Ingesting Poison – Dioxin Found to Cause Disease for over Three Generations
A new study by Washington State University researchers found that TCDD dioxin, when exposed to one generation of pregnant rats, had a multi-generational effect resulting in a multitude of diseases. These include diseases of the kidney and ovaries as well as fertility and growth difficulties.
Dioxin is an industrial pollutant linked to cancer and reproductive disorders. For this study, the researchers used a particular dioxin called TCDD—a major component of the herbicide Agent Orange made infamous by the Vietnam War as well as recent events in agribusiness.
“Not only does the individual exposed get the disease,” says senior author Michael Skinner, “but it’s transmitted to great-grandchildren with no exposure.”
Higher Rates of Disease Across Generations
In a 2011 study, researchers determined that pregnant mice had offspring (three generations) that experienced fertility problems. The 2012 Washington State study reinforces those findings and marks the diseases that resulted through generations.

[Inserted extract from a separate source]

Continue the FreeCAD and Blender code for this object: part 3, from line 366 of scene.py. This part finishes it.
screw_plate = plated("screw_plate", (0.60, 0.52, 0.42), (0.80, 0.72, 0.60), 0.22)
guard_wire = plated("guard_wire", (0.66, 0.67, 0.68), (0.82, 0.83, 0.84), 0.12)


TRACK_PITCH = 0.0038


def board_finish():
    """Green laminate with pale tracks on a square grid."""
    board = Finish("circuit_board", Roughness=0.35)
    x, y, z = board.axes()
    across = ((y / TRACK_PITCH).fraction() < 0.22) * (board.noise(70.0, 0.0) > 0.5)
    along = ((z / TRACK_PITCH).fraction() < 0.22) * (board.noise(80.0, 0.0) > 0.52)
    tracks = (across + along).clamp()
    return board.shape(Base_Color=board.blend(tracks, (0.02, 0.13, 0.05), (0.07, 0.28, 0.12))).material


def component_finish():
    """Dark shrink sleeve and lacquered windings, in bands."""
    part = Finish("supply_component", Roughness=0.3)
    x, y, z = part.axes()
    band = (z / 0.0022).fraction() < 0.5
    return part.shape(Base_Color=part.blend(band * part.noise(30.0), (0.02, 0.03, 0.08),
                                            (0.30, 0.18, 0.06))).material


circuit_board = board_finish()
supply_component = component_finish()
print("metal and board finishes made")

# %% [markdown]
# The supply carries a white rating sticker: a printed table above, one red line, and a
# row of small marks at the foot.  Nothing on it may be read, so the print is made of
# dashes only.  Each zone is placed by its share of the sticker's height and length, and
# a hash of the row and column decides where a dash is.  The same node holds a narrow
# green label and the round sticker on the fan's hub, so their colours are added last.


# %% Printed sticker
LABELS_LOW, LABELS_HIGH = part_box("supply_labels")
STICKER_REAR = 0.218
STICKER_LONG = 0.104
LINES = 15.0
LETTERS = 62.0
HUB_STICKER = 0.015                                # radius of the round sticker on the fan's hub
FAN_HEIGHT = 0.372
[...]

- First generation offspring experienced higher rates of prostate disease and two types of ovarian diseases compared to control groups.
- Third generation rats experienced eight times greater rates of abnormalities in puberty.

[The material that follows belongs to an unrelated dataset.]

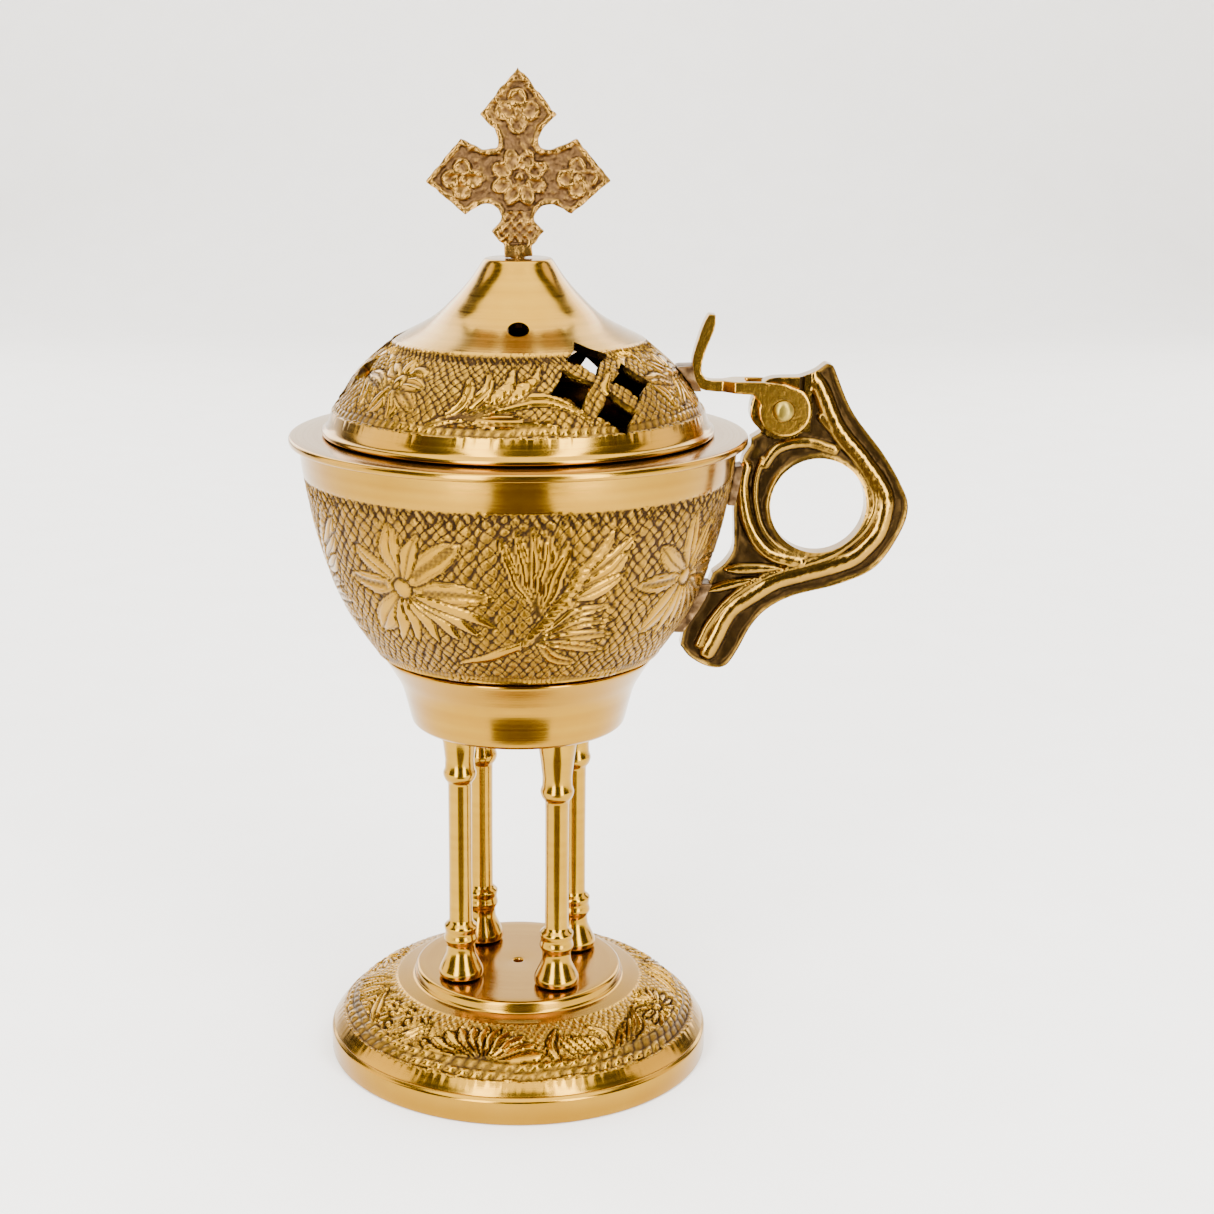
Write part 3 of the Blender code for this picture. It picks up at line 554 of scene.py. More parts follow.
# Fine-rayed flower, and leaves with scales on the far side of it
for ray in range(16):
    lean = radians(22.5 * ray)
    foot_leaf(68.0, 6.3, [(1.2 * cos(lean), 1.2 * sin(lean)), (3.4 * cos(lean), 3.2 * sin(lean)),
                          (6.8 * cos(lean), 5.4 * sin(lean))], 0.55)
work.boss(68.0 * FOOT_DEGREE, 6.3, 1.1)
for leaf in range(5):
    foot_leaf(88.0 + 8.0 * leaf, 6.4, [(-3.2, 4.6), (0.2, 0.4), (3.4, -4.8)], 1.25, "line")
for scale in range(9):
    work.boss((-62.0 + 3.4 * scale) * FOOT_DEGREE, 3.0 + 2.6 * (scale % 3), 0.85)
foot_leaf(-45.0, 7.5, [(-4.0, 3.4), (0.5, 1.0), (4.6, -4.4)], 1.2, "line")
foot_leaf(-68.0, 7.0, [(4.0, 3.4), (-0.5, 0.0), (-4.6, -4.4)], 1.4, "line")
work.nuggets(9.8, 2, 2.5, 2.05)
work.sink(0.85)
finish_with(foot, TURNED)
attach(foot, "stand")
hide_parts("base_foot")

# ---- Pillars and their screws --------------------------------------------------------------------
# Four slim turned brass pillars, ringed low down and beaded near the top. Each stands on the disc and
# carries the collar, held by a screw from below and one from above.


def pillar_profile(bead):
    """Half section from the top down; bead is the height of its upper ring."""
    head = [(1.5, 75.1), (4.1, 75.1), (4.2, 74.6), (3.6, bead + 7), (3.15, bead + 3.2), (3.2, bead + 1.2)]
    shaft = [(3.65, bead), (3.3, bead - 1.3), (2.55, bead - 2.2), (2.5, 45.0), (2.55, 32.0)]
    base = [(3.7, 31.0), (3.35, 29.4), (3.75, 27.9), (3.05, 26.6), (3.2, 24.6), (4.1, 22.6), (4.85, 21.0),
            (4.9, 19.9), (4.6, 19.3), (1.5, 19.3)]
    return eased(head + shaft + base, 0.45) + [(1.5, 30), (1.5, 65), (1.5, 75.1)]


POLISHED = brass_on_lathe("polished_rod_brass", "A37A19", "B08A28", "906813", upright=False)
pillar_beads = {"rear_right": 64.0, "rear_left": 63.2, "front_left": 65.9, "front_right": 63.2}
for turn, (corner, bead) in enumerate(pillar_beads.items()):
    a = radians(33.5 + 90 * turn)
    spot = (AXIS_X + 15.0 * MM * cos(a), 15.0 * MM * sin(a))
    pillar = turned("column_" + corner, pillar_profile(bead), 56, spot)
    finish_with(pillar, POLISHED)
    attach(pillar, "stand")
    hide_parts("pillar_" + corner)

# ---- Collar --------------------------------------------------------------------------------------
# A waisted ring turned from brass and left plain, seated under the bowl and on the pillars.
collar_side = smooth_run([(28.9, 90.5), (26.7, 87.0), (24.9, 83.5), (23.2, 77.0)], 0.8)
inner_side = [(r - 2.0, z) for r, z in reversed(collar_side) if z > 78.6]
collar = turned("collar", eased([(26.9, 90.9), (28.7, 90.9)] + collar_side
                + [(22.9, 76.0), (22.2, 75.4), (2.3, 75.4), (2.3, 77.9), (20.4, 77.9)] + inner_side
                + [(26.9, 90.9)], 0.25), 300)
finish_with(collar, TURNED)
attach(collar, "stand")
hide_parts("bowl_collar")

# ---- Bowl ----------------------------------------------------------------------------------------
# A spun brass bowl with a flat rolled rim. Below a polished band the whole wall is chased by hand:
# four large flowers with sprays of leaves between them, on a ground of crossed cuts.
BOWL_WALL = smooth_run([(45.8, 136.4), (45.1, 130.1), (42.4, 117.0), (37.5, 103.0), (30.4, 92.0)], 0.40)
chased = [p for p in BOWL_WALL if p[1] < 130.4]
plain = [p for p in BOWL_WALL if p[1] >= 130.4]
plain_band = plain[::4] + [plain[-1]]
bowl_inside = [(r - 2.3, z) for r, z in reversed(BOWL_WALL[::7]) if 92.5 < z < 134.5]
rim = [(38.0, 138.2), (40.0, 138.2), (44.0, 138.2), (47.6, 138.2), (48.0, 137.8), (48.0, 136.9),
       (47.6, 136.5), (45.85, 136.45)]
base = [(28.9, 91.2), (26.2, 91.2), (24.6, 88.4), (2.3, 88.4), (2.3, 90.9), (24.0, 90.9)]
bowl_outside = eased(rim, 0.3) + plain_band + chased + eased(base, 0.2)
bowl = turned("chased_bowl", bowl_outside + bowl_inside + [(42.5, 135.6), (38, 136.3), (38.0, 138.2)], 620)
work = Chasing(bowl, chased, 41.2, 4)
BOWL_DEGREE = radians(1) * 41.2
TOP_RUN = sum(hypot(b[0] - a[0], b[1] - a[1]) for a, b in zip(plain, plain[1:])) + 0.4   # down to the chasing
work.hatch(2.75)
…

- Forty-seven percent of third generation females experienced early puberty, compared to 6 percent in the control group.
- Third generation male and female rats had increased rates of kidney and ovarian disease, respectively.
- The great-grandkids had sperm with modified gene expression in 50 regions of DNA.

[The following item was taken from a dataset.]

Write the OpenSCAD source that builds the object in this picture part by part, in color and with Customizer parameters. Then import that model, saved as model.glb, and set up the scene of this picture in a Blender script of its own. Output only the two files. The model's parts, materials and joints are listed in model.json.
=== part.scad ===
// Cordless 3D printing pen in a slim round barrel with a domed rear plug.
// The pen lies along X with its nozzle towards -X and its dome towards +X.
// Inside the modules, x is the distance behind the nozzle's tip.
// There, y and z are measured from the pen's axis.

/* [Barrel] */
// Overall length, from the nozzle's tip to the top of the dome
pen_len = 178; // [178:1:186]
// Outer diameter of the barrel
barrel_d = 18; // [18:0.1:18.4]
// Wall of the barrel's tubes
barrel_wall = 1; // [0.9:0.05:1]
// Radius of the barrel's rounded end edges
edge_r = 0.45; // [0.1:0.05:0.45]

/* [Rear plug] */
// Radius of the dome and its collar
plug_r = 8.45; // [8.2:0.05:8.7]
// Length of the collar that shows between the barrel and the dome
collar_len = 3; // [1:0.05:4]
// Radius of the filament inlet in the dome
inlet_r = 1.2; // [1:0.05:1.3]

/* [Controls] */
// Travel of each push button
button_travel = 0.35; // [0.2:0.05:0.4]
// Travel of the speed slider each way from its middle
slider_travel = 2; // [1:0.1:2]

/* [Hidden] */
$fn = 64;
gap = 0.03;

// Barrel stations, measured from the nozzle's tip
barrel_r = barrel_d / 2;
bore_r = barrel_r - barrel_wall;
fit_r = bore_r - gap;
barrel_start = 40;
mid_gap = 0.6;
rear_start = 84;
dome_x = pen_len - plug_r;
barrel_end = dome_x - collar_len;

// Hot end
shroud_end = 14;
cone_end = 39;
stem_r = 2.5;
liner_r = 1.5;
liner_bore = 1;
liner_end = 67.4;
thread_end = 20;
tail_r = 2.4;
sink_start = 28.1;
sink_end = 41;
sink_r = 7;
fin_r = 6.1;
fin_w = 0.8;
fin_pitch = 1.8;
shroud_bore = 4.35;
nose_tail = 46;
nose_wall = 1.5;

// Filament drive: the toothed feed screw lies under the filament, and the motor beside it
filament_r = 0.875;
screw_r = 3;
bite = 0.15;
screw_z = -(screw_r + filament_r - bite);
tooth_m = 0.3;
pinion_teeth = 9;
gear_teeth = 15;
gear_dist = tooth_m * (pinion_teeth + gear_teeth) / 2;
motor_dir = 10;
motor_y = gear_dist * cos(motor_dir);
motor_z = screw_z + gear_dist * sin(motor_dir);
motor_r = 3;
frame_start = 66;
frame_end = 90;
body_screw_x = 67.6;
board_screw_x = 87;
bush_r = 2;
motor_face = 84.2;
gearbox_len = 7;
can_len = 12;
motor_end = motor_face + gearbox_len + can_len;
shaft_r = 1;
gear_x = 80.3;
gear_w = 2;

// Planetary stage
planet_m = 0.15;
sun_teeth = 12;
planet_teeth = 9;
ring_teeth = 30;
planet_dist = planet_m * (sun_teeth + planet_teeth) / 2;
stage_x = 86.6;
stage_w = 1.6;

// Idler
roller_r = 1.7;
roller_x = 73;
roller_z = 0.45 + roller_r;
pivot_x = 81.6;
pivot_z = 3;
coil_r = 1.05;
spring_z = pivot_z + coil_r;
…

While the scientists limited the pregnant rats to small amounts of dioxin exposure, these levels are still high compared to most people’s exposure from the environment. According to University of Virginia biochemist Jennifer Wolstenholme (who was not involved in the study), humans and rats eliminate dioxin from their bodies differently. Therefore, “we cannot know from these studies if people are similarly at increased risk for these same diseases.”
The researchers add, however, that their study still pertains to “human populations that are exposed to dioxin and are experiencing declines in fertility and increases in adult onset of disease, with a potential to transmit them to later generations.”
Where does Dioxin Come From?
Nature can produce dioxin—such as through volcanoes and forest fires—but human activities by far result in more emissions. Such activities include but are not limited to:
- Trash incineration
- Polyvinyl chloride (PVC) plastics production
- Bleaching of paper, cotton, diapers, and feminine hygiene products
- Monsanto and Dow herbicides, which the EPA has admitted as being the seventh greatest source of dioxin in the U.S.
For a quarter of a century, the Environmental Protection Agency has dragged its feet in releasing a report on dioxin, thanks to pressure from industrialized agriculture (Big Ag). Since 1945, Monsanto and Dow have sprayed 300 million pounds of dioxin-containing herbicides on 400 million acres of American land, which explains why the chemical is even found in animal products like eggs, dairy, and meat. Monsanto even had to pay $93 million to residents of Nitro, West Virginia in damages relating to the herbicides used there.
But that hasn’t stopped the company from pushing the United States Department of Agriculture (USDA) to approve their dioxin-containing 2,4-D herbicide resistant GMO crops. Go figure they are responsible for these “superweeds” in the first place.